# start of Entries provided

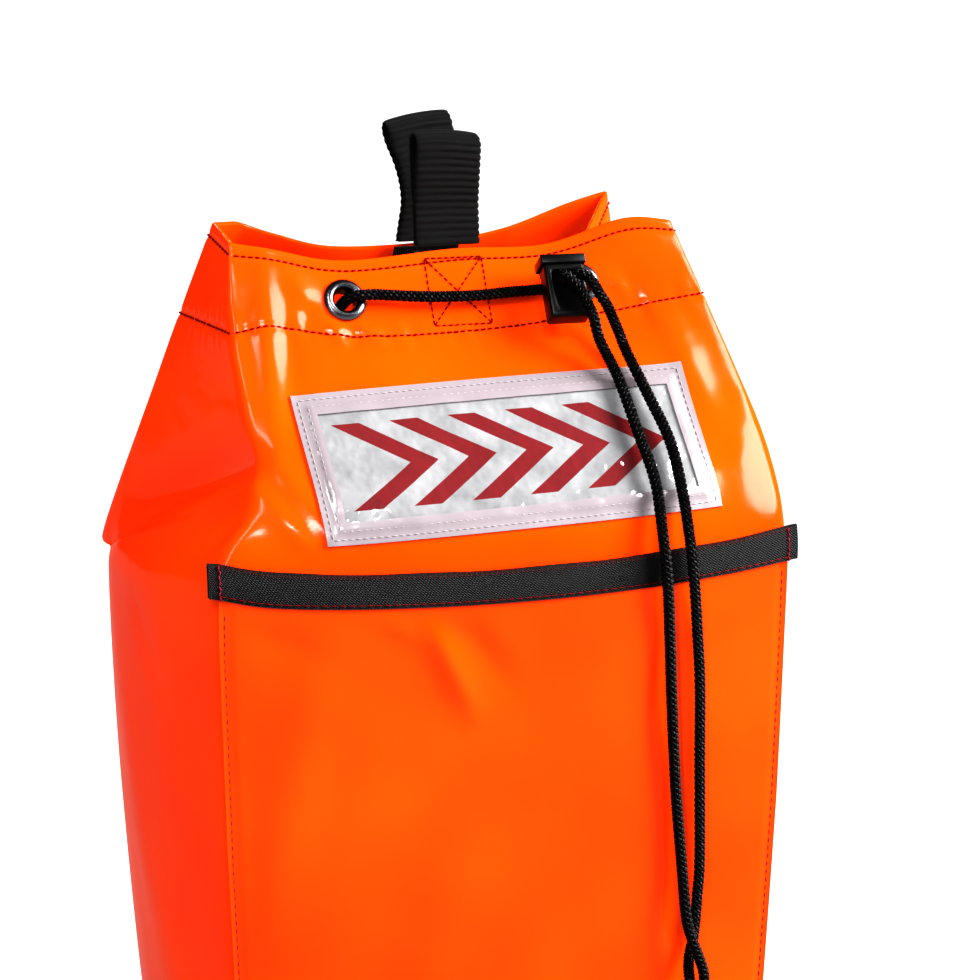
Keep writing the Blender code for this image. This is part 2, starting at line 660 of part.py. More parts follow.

# end of Entries provided
# start of Entries provided

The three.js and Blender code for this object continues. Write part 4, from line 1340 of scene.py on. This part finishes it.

# end of Entries provided
# start of Entries provided

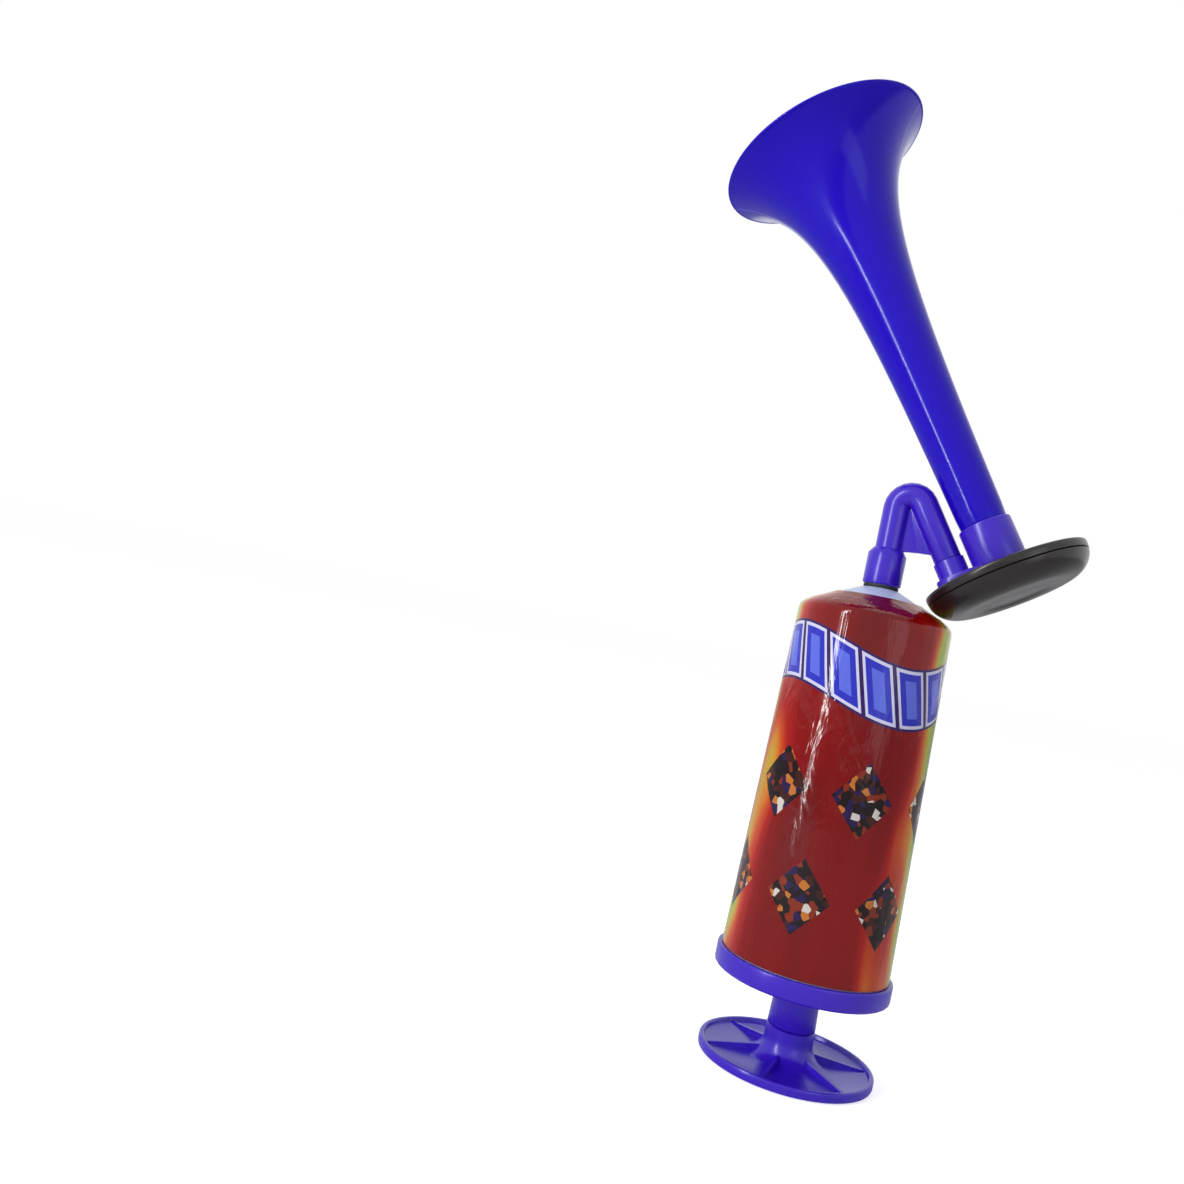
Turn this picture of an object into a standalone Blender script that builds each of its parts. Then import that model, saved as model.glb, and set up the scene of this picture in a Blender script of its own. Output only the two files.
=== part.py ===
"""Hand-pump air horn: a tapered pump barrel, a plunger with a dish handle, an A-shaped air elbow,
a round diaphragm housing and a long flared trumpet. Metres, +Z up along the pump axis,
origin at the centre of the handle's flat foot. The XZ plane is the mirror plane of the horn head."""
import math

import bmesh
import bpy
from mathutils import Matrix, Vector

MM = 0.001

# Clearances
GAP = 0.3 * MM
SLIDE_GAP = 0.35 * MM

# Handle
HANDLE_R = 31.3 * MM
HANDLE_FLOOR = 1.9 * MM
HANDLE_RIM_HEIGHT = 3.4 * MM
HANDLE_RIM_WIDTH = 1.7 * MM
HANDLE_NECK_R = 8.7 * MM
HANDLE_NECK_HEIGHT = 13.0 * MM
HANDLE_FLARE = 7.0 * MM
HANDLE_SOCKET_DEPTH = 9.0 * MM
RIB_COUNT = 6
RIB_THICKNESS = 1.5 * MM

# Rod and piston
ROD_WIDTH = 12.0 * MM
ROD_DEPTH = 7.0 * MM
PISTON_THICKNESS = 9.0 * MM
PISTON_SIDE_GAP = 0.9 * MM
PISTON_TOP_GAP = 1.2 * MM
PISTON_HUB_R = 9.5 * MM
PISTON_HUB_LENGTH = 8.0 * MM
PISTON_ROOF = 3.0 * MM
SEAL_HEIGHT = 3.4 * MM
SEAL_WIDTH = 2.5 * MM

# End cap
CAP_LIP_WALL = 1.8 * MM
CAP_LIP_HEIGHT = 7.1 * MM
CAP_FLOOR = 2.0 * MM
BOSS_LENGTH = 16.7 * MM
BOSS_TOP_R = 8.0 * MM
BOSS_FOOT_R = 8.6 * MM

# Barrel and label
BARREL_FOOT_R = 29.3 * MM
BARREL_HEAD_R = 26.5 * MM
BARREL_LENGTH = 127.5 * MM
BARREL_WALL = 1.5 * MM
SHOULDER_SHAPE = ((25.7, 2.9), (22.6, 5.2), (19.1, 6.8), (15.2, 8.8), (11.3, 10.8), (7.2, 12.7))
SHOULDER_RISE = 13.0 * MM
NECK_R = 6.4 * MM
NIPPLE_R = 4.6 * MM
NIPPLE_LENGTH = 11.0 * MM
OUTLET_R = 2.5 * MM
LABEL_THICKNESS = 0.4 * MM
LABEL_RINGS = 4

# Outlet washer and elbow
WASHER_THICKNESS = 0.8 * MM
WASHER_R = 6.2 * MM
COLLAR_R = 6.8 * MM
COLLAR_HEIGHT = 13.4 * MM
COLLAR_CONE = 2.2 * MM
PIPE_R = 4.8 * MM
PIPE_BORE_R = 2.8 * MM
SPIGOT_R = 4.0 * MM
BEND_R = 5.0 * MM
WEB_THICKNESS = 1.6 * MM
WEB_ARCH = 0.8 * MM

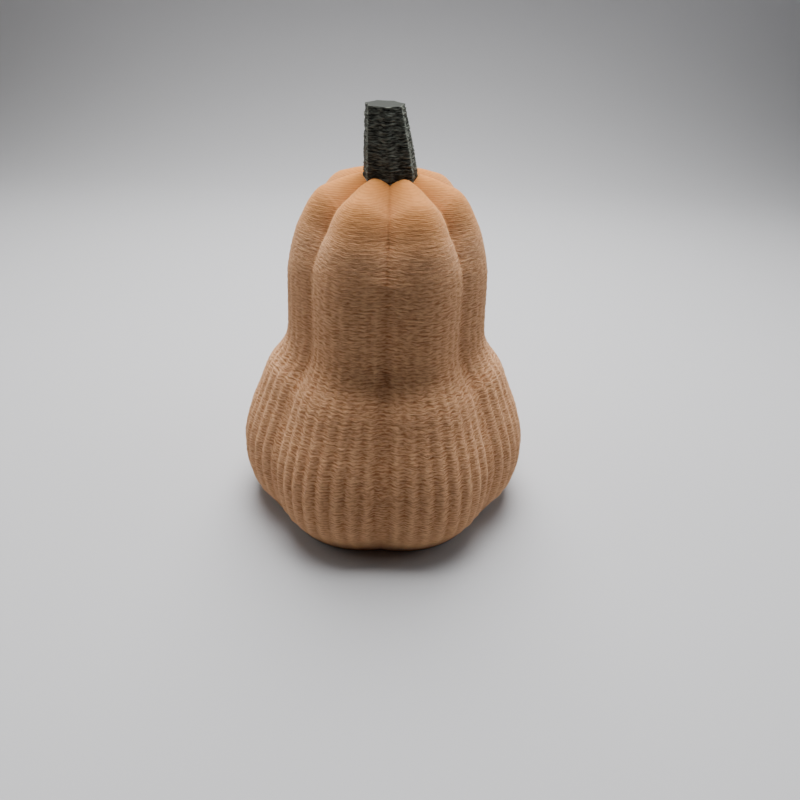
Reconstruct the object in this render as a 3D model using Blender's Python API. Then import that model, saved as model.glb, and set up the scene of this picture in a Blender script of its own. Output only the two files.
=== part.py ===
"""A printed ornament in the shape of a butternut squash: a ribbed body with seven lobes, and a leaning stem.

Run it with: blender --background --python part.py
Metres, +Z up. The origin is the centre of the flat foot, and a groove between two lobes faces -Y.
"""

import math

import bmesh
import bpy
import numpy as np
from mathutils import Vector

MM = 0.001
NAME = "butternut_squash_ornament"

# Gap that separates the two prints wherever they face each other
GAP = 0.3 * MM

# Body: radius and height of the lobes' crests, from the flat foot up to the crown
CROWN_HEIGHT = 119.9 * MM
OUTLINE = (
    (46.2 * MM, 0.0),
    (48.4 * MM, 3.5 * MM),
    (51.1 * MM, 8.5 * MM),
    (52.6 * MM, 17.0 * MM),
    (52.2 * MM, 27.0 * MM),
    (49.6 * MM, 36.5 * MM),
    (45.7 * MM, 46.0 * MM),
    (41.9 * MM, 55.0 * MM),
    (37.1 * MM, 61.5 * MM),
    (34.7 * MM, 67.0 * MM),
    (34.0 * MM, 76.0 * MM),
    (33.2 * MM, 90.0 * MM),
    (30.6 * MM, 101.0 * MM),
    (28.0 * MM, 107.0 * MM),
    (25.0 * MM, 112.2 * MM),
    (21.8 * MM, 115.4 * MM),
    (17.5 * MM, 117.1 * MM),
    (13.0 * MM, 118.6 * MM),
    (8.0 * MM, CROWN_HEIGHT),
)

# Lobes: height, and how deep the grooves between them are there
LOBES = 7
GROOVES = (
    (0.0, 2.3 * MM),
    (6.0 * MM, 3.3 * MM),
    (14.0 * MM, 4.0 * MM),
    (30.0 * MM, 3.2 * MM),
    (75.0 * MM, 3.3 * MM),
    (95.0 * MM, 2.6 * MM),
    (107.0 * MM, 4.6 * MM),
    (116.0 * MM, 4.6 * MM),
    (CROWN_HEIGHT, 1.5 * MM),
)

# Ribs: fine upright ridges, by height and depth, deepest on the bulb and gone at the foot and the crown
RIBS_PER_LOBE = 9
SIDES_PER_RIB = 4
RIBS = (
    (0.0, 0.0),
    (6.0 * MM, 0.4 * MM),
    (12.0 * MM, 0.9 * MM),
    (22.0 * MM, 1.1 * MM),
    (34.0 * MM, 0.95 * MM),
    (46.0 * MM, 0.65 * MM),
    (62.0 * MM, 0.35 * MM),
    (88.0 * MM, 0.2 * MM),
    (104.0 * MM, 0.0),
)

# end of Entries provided

• **Your instructions**
From the records given above, copy all lines containing "code".

• **Solution to this exercise**
Keep writing the Blender code for this image. This is part 2, starting at line 660 of part.py. More parts follow.
The three.js and Blender code for this object continues. Write part 4, from line 1340 of scene.py on. This part finishes it.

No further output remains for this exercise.